No one in the private equity industry is in any doubt about the importance
of financial due diligence and in today’s market, where it is difficult to
access increasingly expensive debt, it has become even more integral.
Whatever the potential buyer’s risk threshold, the putative lender’s is
certain to be lower; banks are even more demanding of financial due
diligence than buyers, particularly in current conditions.
Charles Honnywill, head of the European transaction services group at
consultancy Ernst & Young, said: “People part with equity only after doing
the requisite due diligence. Debt is harder to secure and it has become more
expensive in terms of time and effort to persuade banks to part with it.”
As a core part of the industry’s staple diet, anyone doing a deal can be
expected to commission financial due diligence. Any buyer failing to do so
will have no one else to blame should horrors start to emerge from under
stones that were left unturned.
Just as every deal is different, however, so is every buyer and it is the
risk threshold of the would-be buyer that determines the scope of the
exercise.
Mo Merali, a transaction advisory services partner at accountancy Grant
Thornton, said: “Knowing your client is very important because you know what
they want and what they look for. The mark of quality due diligence is not
just the identification of relevant issues but the articulation of the
problems they pose and the accompanying solutions, whether it is to
renegotiate or restructure the deal, withdraw from the deal or a post-deal
solution.”
Honnywill described financial due diligence as the basis of all due
diligence: “Everything ties back to the numbers. It is at the heart of the
process. If you can’t crystallize the cashflow, you can’t make an investment
decision.”
Charles Silcock, a transaction services partner at accountancy and advisory
group PricewaterhouseCoopers, agreed. “Financial due diligence is absolutely
crucial: the key to a successful deal is to understand what you are buying,
the value it brings, and to understand the risks for which protection is
needed from the vendor.
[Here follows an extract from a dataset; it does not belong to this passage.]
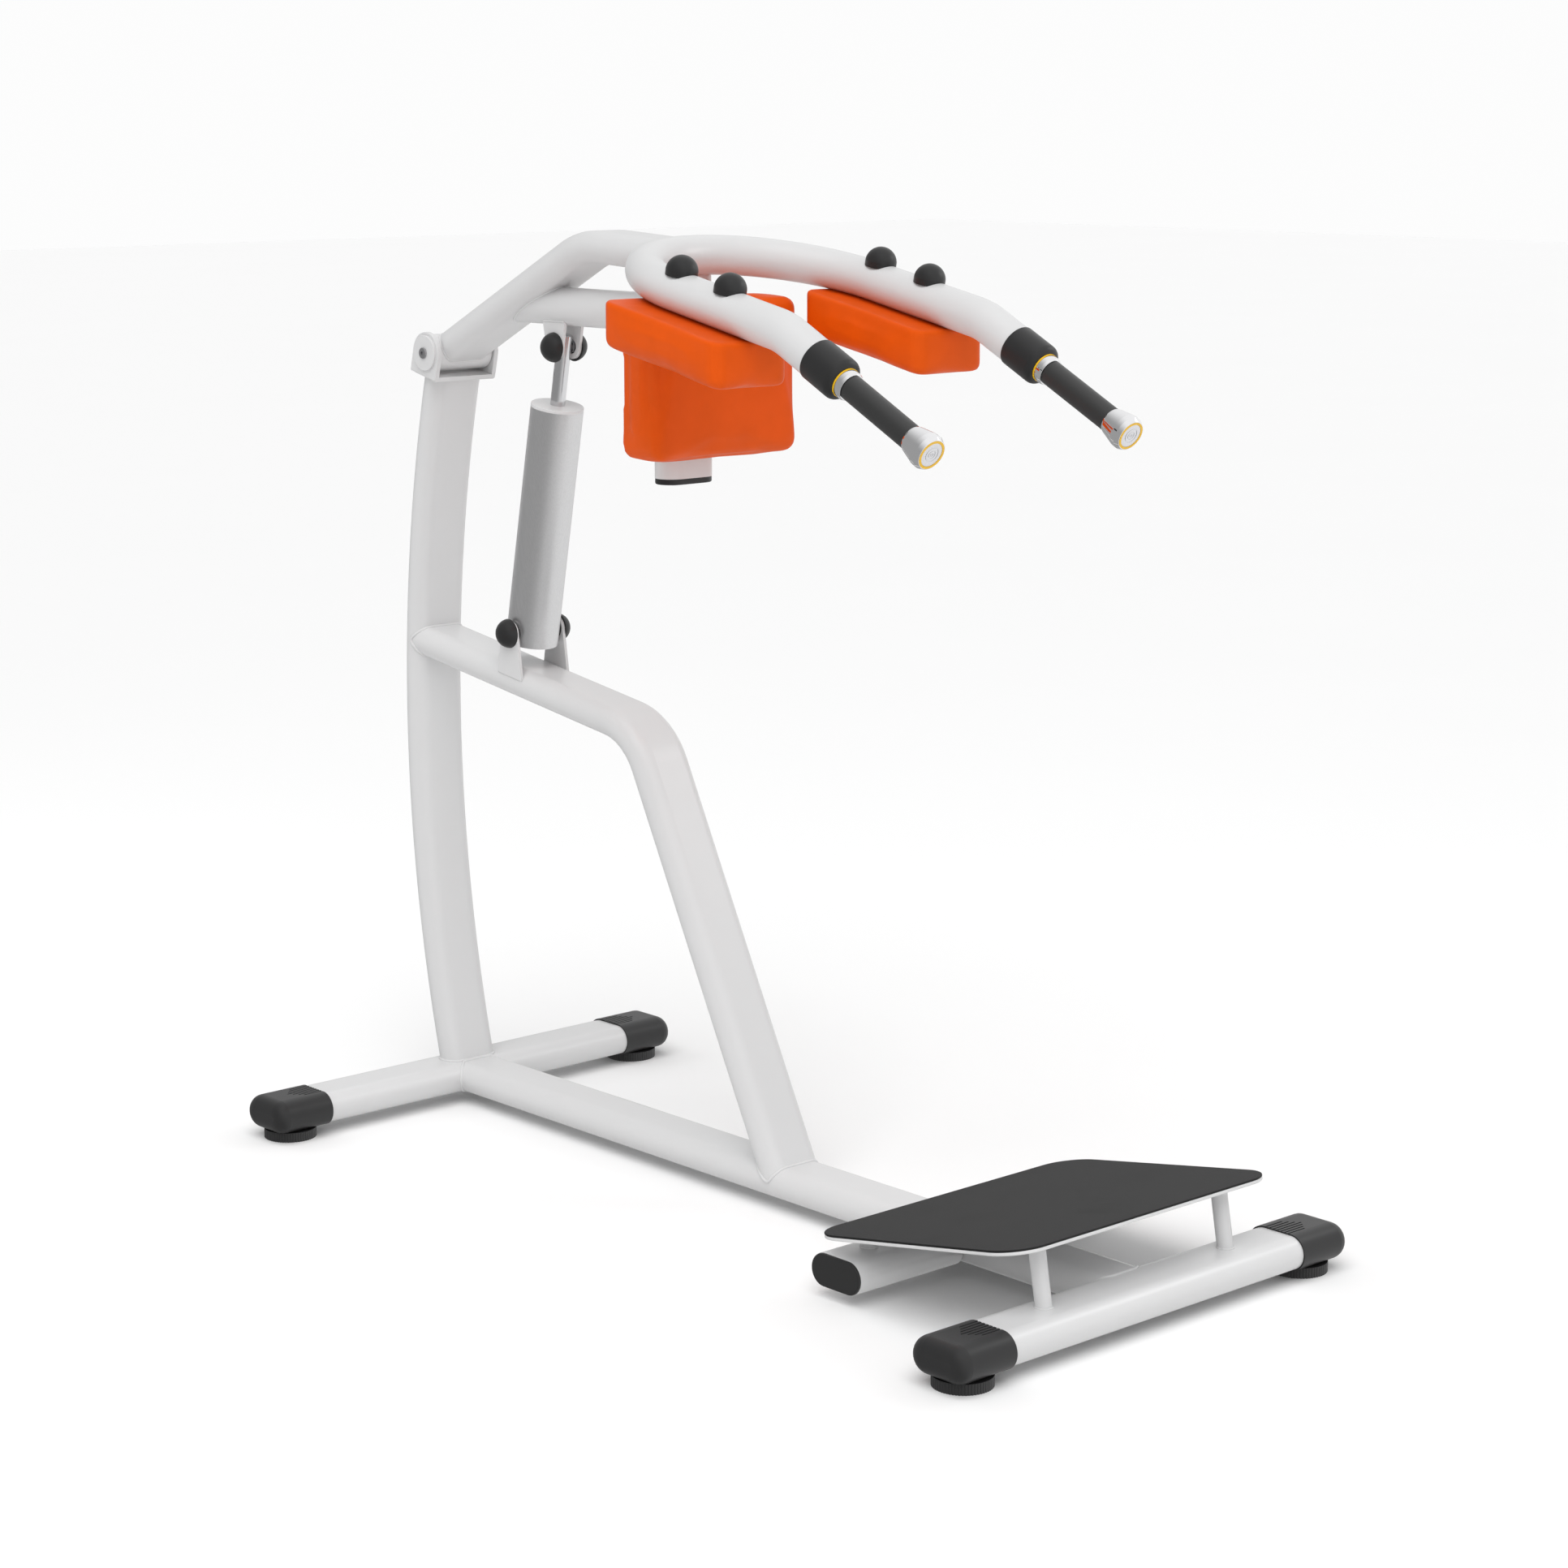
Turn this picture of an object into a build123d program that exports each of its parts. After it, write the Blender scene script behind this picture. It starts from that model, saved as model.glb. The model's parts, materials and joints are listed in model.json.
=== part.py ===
"""Hydraulic squat machine: a base frame, a lever arm with shoulder yoke and a damping cylinder.

Millimetres. +Z is up, -Y is the front (the side that the user faces), X runs across.
The origin is on the floor, in the middle of the machine's length and width.
Stations along Y are measured forward from the axis of the rear crossbar.
"""
from math import atan2, cos, degrees, radians, sin, sqrt, tan
import os

from build123d import *

# ---------------------------------------------------------------- frame tube
tube_width = 100.0  # flat-oval frame tube, long side
tube_height = 50.0  # flat-oval frame tube, short side
tube_wall = 3.0
weld_gap = 0.2  # left between coped tubes, where the weld bead runs
fit_gap = 0.2  # between a plug or cap and its tube
running_gap = 0.3  # between parts that move past each other
bore_clearance = 0.05  # radial, shaft in bush

# ---------------------------------------------------------------- base
base_length = 1545.0  # rear crossbar axis to front crossbar axis
mid_bar_station = 1200.0
rear_foot_spacing = 728.0
front_foot_spacing = 692.0
foot_to_cap_end = 54.0
mid_bar_length = 506.0
foot_height = 15.7
foot_radius = 42.8
foot_ribs = 60
foot_rib_radius = 1.2
foot_rib_offset = 0.4  # centre of a rib's groove, outside the foot
foot_rim = 4.0  # ring that the foot stands on
foot_pad_inset = 12.0  # rim of the foot to its middle pad
foot_recess = 1.0
stud_radius = 6.0
stud_length = 36.0
stud_chamfer = 1.0
foot_nut_height = 12.0
cap_wall = 2.4
cap_end_wall = 16.0
cap_length = 104.0
cap_round = 21.0
groove_count = 7
groove_pitch = 7.0
groove_width = 2.6
groove_depth = 1.0
groove_length = 36.0  # the outermost groove
groove_step = 6.0  # each groove nearer the middle is this much longer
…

A high proportion of failed deals arise because
buyers have not done their homework,” he said.
Chris Grove, head of transaction services at advisers BDO Stoy Hayward, said
the role of financial due diligence had evolved from a simple box-ticking
quasi-audit process into a more sophisticated form, adding value to the
purchase process.
“Attitudes towards it need to adjust accordingly in the interests of
boosting ultimate profitability, he said.
“A lot of private equity deals have been successful because investors have
been able to ride the market. The ability to drive value at the operational
level has assumed new significance: financial due diligence should be geared
to this,” he added.
But Grove identified a trend away from analysis and interpretation towards
the provision of what he described as little more than data packs. This had
been exacerbated by the proliferation of vendor due diligence, a preprepared
pack given to potential acquirers designed to streamline the process.
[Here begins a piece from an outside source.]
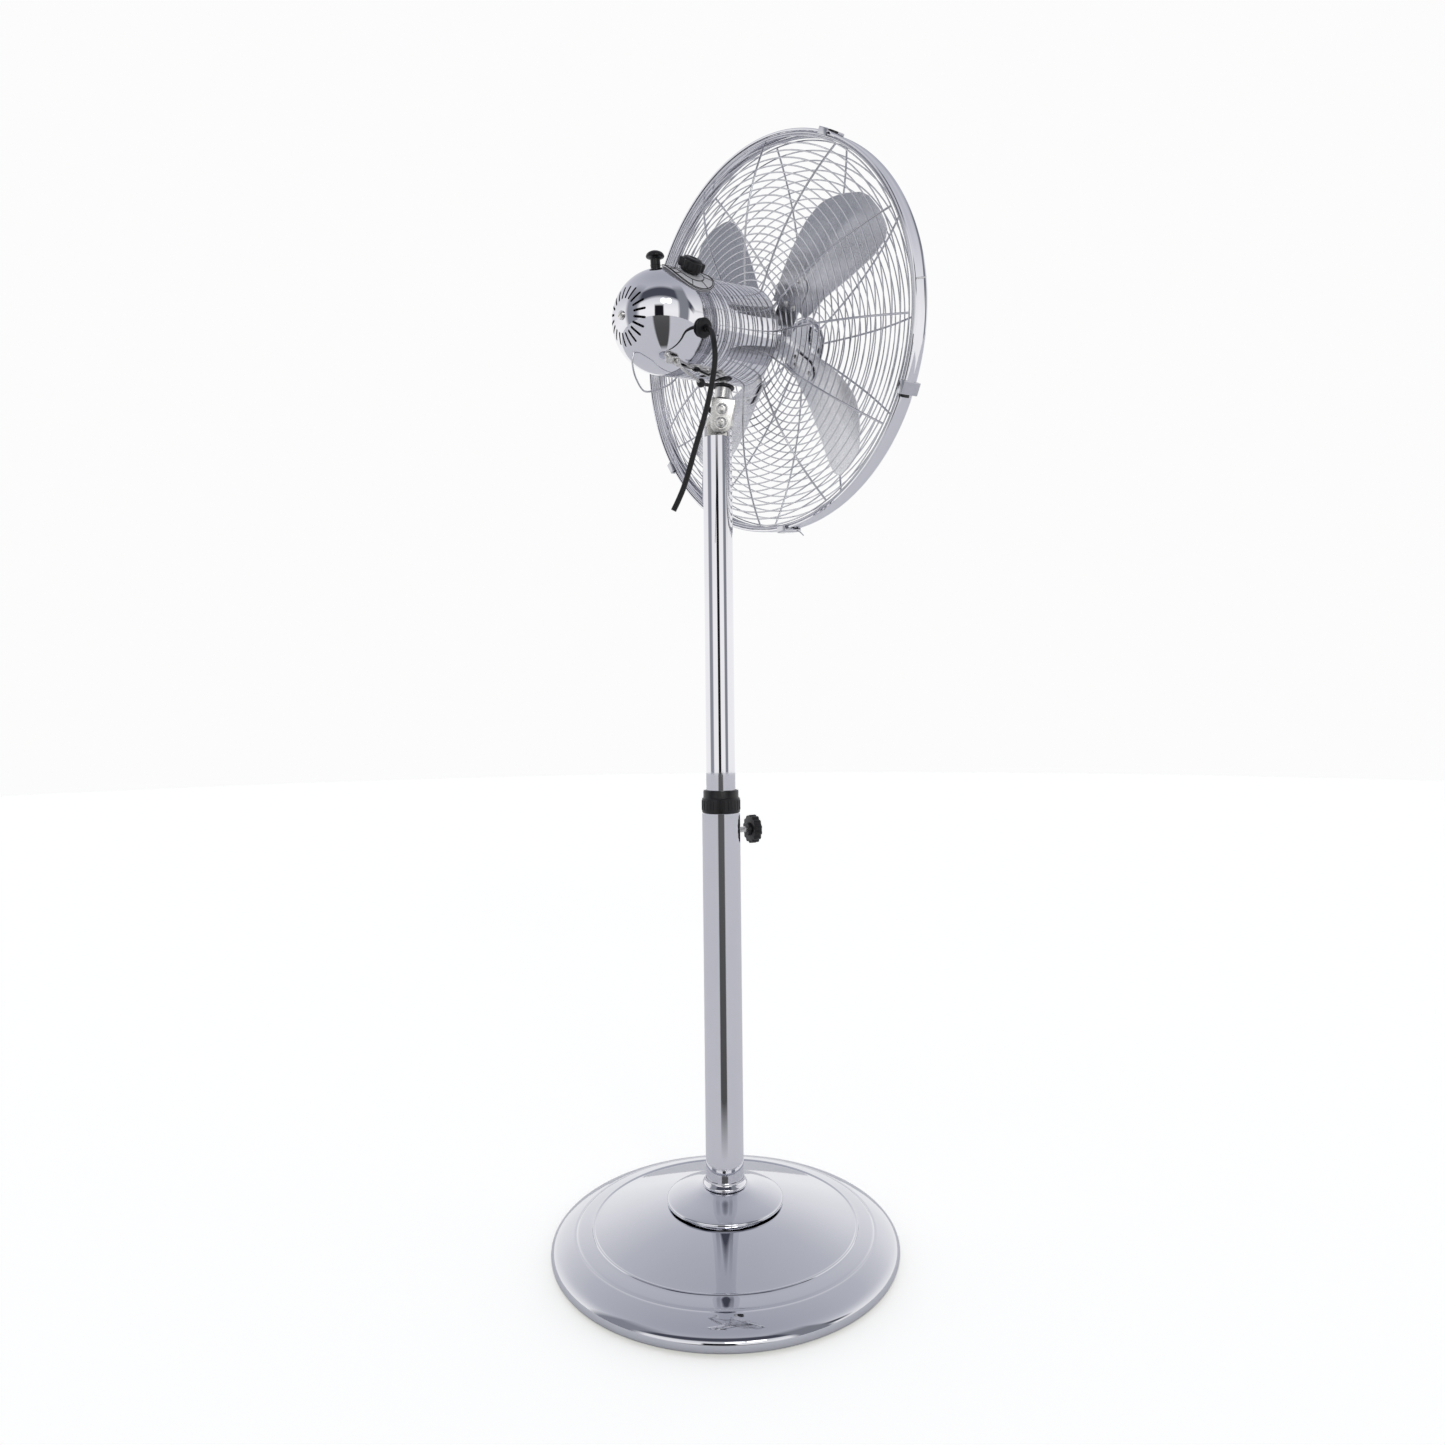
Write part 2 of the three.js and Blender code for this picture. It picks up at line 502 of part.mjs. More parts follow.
function buildGuard(group) {
  const { radius, wall, rear, front, ribs, ribAngle } = GUARD;
  add(group, 'rim_band', alongY(turned([
    [radius - wall, rear], [radius, rear], [radius, front], [radius - wall, front],
  ], 48)), chrome);
  const angles = Array.from({ length: ribs }, (_, i) => ribAngle + (i * 360) / ribs);
  const edge = radius - wall - 2.1;
  add(group, 'rear_grille', carve(alongY(ring(27, 50, -24.9, -22.5, 24)), {
    join: [hoop(102, rearProfile(102), 1, 24), hoop(157, rearProfile(157), 1, 24), hoop(edge, -55, 1.7, 48),
      ...angles.map((a) => rib(rearProfile, 46, edge, 1, a))],
  }), chrome);
  add(group, 'front_grille', carve(hoop(30, frontProfile(30), 1.4, 20), {
    join: [hoop(91, frontProfile(91), 1, 24), hoop(151, frontProfile(151), 1, 24), hoop(edge, -71, 1.7, 48),
      ...angles.map((a) => rib(frontProfile, 29, edge, 1, a))],
  }), chrome);
  add(group, 'front_badge', alongY(turned([
    [0, -123.6], [18, -123], [BADGE_RADIUS, -120.4], [BADGE_RADIUS, -119.4], [0, -119.4],
  ], 24)), chrome);
}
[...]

Grove said: “In the wrong hands, financial due diligence could become
virtually meaningless. Handled properly, vendor due diligence can be
perfectly viable, but there is frustration in the market that it is being
diluted.
“We have had instances where vendor due diligence done by the sellside
advisers is nothing more than an adjunct to the information memorandum.”
This creates opportunities for buyside advisers to provide an independent
service to question the assumptions and projections contained in the
vendor’s report.
Markus Golser, a senior partner at mid-market buyout firm Graphite Capital,
said: “We complement vendor due diligence, which we encounter in about 80%
of possible investments, by commissioning our own accountants to perform
additional financial analysis. We also do our own in-house analysis and
modelling work on the figures and projections.”
Kevin Grassby, managing partner at private equity firm Bowmark Capital, said:
“We won’t commission work just to replicate vendor due diligence but we will
ask for a tailored review involving significant senior-partner level input,
to focus on what we want as an investor.
“In addition, we regularly use an independent seasoned finance professional
at the back end of the process to discuss the finance-related issues and
challenges with the company’s senior management.
“As well as avoiding the obvious pitfalls, we want to make sure that reality
relates to the projections. Mostly it does.”